The Company filed a Registration Statement in 2019 to register 1,000,000 IPO shares together with 456,425 selling shareholder shares. At December 31, 2019, 765,000 of the IPO shares had been sold with gross proceeds of $765,000. The IPO offering has now been terminated as to the remaining 235,000 shares in the registration statement.

During fiscal year 2020, the Company sold an additional 420,000 shares of common stock in a private placement with gross proceeds of 420,000 ($1.00 per share).

During fiscal year 2021, the Company may require additional funding for ongoing operations. There is no guarantee that we will be able to raise any additional capital and have no current arrangements for any such financing.





 10







Results of Operations


For the years ended December 31, 2020 and December 31, 2019

The following table summarizes the results of our operations during the fiscal years ended December 31, 2020 and 2019.





          Line Item               12/31/20       12/31/19

Revenues                         $  461,154     $  115,323
Operating expenses                  613,331        547,551
Other income (expense)               (5,219 )       (4,470 )
Net income (loss)                  (346,575 )     (500,037 )

Loss per share of common stock (0.15 ) (0.27 )

We recorded net loss of $346,575 for the fiscal year ended December 31, 2020 as compared with a net loss of $500,037 for the fiscal year ended December 31, 2019 due primarily to an increase in sales volume.

Operating expenses totaled $613,331 for the fiscal year ended December 31, 2020, compared to $547,551 for the fiscal year ended December 31, 2019, an increase of $65,780, or approximately 12.01%. The main reason for the increase in operating expenses is that we recorded an impairment of intangible assets of $262,549 in 2020.

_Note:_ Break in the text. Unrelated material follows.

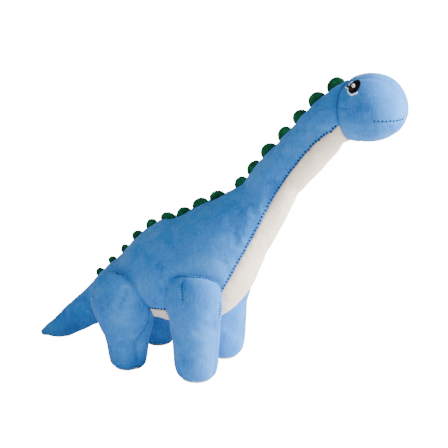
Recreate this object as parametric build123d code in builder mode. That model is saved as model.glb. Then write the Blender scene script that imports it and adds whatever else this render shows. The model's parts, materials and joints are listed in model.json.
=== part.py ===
from build123d import *
import math
import os

# A stuffed long-necked dinosaur, standing on four legs, in millimetres.
# +X points to the head, +Y to the animal's left, +Z up; the soles stand on Z = 0.

# ---- driving dimensions ----
cloth = 1.8  # short-pile velour with its seam allowance behind it
slack = 0.4  # between the cloth and the stuffing
joint_gap = 0.5  # between two stuffed parts that bend against each other
thread_height = 0.8  # how far embroidery stands out of the cloth

# Body line from the tail's tip to the nose: x, z, half height and half width of the section,
# and the slope of the line in degrees where the section isn't square to its neighbours.
body_stations = [
    (-200.8, 2.6, 1.2, 1.2, None),
    (-193.5, 7.0, 6.0, 6.0, None),
    (-179.0, 13.5, 11.5, 11.0, None),
    (-159.0, 28.0, 15.0, 14.5, None),
    (-135.0, 45.5, 18.5, 18.0, None),
    (-116.5, 58.5, 23.0, 24.0, None),
    (-98.0, 69.0, 28.0, 32.0, None),
    (-81.0, 82.0, 36.5, 41.0, None),
    (-62.0, 94.5, 47.5, 48.0, None),
    (-35.0, 100.0, 57.5, 52.0, None),
    (-6.0, 117.0, 53.5, 49.0, None),
    (17.0, 142.0, 44.0, 43.0, None),
    (38.0, 165.0, 33.5, 34.0, None),
    (59.5, 187.5, 25.5, 27.0, None),
    (74.5, 215.0, 24.5, 25.5, None),
    (94.5, 241.5, 24.0, 25.0, None),
    (113.0, 264.5, 25.0, 25.0, 40.0),
    (126.0, 280.0, 27.5, 25.0, 18.0),
    (136.0, 290.0, 29.5, 25.0, 4.0),
    (145.0, 294.0, 31.5, 27.5, 0.0),
    (156.0, 297.0, 33.0, 29.5, 0.0),
    (167.0, 298.5, 33.0, 30.5, 0.0),
    (179.0, 299.0, 30.5, 28.5, 0.0),
    (189.0, 298.5, 25.5, 24.0, 0.0),
    (196.0, 297.5, 17.5, 17.0, 0.0),
    (199.8, 296.8, 8.0, 8.0, 0.0),
    (201.0, 296.6, 1.5, 1.5, 0.0),
]
nose_stations = 3  # stations at the nose that move back as the surface moves in
smallest_share = 0.35  # least size of a section that has been moved in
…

Liquidity and Capital Resources

As of December 31, 2020, we had total assets of $890,490, working capital of $304,288 and an accumulated stockholders' deficit of $967,401. Our operating activities provided $123,848 in cash for the year ended December 31, 2020 compared to net cash used in operations of $587,432 for the year ended December 31, 2019. Our revenues were $461,154 for the year ended December 31, 2020 compared to $115,323 for the year ended December 31, 2019.

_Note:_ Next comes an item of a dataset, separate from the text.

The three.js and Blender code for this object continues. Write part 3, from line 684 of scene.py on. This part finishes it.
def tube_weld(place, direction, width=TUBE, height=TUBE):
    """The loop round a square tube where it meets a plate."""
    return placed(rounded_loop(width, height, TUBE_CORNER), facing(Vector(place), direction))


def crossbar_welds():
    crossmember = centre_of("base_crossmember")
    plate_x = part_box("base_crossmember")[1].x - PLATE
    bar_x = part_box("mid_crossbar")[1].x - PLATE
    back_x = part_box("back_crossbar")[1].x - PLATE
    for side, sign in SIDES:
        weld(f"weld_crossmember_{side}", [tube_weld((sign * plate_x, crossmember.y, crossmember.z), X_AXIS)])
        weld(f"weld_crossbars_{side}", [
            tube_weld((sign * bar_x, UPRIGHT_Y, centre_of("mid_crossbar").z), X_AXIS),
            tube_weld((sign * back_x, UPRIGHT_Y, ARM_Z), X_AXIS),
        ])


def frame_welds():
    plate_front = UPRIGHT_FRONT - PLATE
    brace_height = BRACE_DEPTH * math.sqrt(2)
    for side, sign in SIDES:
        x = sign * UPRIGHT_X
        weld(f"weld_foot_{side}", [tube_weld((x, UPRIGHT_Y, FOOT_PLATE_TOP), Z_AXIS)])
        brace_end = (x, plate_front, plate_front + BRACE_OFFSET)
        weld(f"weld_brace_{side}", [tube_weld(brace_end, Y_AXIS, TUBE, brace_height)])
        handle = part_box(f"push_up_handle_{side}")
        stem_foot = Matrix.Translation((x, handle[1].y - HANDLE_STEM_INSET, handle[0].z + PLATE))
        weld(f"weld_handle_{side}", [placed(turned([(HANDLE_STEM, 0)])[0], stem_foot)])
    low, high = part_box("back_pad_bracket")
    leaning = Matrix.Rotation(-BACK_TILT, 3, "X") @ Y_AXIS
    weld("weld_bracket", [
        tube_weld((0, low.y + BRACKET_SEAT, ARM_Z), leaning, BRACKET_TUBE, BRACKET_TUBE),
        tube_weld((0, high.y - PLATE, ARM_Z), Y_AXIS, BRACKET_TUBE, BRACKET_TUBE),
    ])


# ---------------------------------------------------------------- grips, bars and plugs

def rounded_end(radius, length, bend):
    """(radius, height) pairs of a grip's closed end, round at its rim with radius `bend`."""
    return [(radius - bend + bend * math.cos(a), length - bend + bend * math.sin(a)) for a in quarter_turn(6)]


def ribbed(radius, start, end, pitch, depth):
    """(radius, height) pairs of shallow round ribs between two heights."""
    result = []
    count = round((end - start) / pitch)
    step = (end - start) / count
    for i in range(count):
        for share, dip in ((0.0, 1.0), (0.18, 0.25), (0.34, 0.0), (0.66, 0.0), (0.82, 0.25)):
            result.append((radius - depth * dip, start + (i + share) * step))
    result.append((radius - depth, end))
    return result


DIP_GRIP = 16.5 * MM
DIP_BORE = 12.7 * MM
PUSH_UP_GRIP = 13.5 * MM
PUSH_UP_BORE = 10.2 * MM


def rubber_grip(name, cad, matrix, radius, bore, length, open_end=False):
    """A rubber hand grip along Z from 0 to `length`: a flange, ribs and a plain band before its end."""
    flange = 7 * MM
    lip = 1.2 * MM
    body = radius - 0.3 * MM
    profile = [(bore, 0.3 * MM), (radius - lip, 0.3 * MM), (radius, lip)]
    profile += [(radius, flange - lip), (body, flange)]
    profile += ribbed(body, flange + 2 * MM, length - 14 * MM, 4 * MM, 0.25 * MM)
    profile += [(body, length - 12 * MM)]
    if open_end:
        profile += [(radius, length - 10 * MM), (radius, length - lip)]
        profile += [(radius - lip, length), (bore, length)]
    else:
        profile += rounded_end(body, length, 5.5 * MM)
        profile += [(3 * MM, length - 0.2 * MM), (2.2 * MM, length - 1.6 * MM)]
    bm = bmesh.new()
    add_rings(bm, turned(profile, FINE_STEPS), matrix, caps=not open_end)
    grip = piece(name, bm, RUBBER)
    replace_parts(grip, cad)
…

Management believes that the Company's cash on hand will be sufficient to fund all Company obligations and commitments for the next twelve months. Historically, we have depended on equity offerings and loans from our principal shareholders and their affiliated companies to provide us with working capital as required. There is no guarantee that such funding will be available when required and there can be no assurance that our stockholders, or any of them, will continue making loans or advances to us in the future.

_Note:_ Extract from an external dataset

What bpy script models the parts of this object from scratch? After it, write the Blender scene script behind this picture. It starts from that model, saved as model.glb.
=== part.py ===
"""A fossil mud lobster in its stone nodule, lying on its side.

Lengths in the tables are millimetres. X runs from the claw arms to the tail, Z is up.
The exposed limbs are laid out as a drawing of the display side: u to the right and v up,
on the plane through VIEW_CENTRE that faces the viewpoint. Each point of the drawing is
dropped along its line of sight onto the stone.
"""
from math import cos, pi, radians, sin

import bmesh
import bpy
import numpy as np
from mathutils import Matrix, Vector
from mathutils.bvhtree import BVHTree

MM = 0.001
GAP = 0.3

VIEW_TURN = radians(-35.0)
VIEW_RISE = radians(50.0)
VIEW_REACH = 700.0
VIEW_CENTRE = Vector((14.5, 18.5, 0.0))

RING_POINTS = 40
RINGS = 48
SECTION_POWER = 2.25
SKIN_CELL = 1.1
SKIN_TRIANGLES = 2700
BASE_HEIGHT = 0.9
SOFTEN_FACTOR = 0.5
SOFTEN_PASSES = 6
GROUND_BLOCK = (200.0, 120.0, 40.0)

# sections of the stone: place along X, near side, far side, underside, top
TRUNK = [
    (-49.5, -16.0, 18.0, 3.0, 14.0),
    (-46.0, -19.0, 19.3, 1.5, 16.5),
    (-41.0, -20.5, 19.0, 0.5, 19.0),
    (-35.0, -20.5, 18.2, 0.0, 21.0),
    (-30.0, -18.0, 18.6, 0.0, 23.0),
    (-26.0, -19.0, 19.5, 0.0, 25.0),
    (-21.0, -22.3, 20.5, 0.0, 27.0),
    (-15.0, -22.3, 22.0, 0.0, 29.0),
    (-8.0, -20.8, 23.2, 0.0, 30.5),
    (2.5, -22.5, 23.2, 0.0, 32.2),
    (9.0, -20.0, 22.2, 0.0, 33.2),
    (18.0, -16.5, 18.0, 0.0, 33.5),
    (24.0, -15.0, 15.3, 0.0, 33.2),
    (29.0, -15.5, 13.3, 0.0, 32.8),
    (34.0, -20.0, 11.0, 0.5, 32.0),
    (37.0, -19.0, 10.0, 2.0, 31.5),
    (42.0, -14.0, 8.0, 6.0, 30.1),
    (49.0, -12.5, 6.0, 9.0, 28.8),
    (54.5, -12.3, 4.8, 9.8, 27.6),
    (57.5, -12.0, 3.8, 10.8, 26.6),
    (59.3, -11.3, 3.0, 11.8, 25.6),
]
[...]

At December 31, 2020 and 2019, the Company had loans outstanding from two related parties in the aggregate amount of $106,452 and $99,867, respectively, which represents amounts loaned to the Company to pay the Company's expenses of operation. All such advances are non-interest bearing and payable on demand. The Company accrued imputed interest with 6% interest rate per annum. Imputed interest amounted $6,387 and $4,844 for the years ended December 31, 2020 and 2019, respectively.

Off Balance Sheet Arrangements

We do not have any off-balance sheet arrangements that have or are reasonably likely to have a current or future effect on our financial condition, changes in financial condition, revenues or expenses, results of operations, liquidity or capital expenditures or capital resources that is material to an investor in our securities.





Seasonality



Our operating results are not affected by seasonality.





 11







Inflation


Our business and operating results are not affected in any material way by inflation.





Critical Accounting Policies



The Securities and Exchange Commission issued Financial Reporting Release No. 60, "Cautionary Advice Regarding Disclosure About Critical Accounting Policies" suggesting that companies provide additional disclosure and commentary on their most critical accounting policies. In Financial Reporting Release No. 60, the Securities and Exchange Commission has defined the most critical accounting policies as the ones that are most important to the portrayal of a company's financial condition and operating results, and require management to make its most difficult and subjective judgments, often as a result of the need to make estimates of matters that are inherently uncertain. The nature of our business generally does not call for the preparation or use of estimates.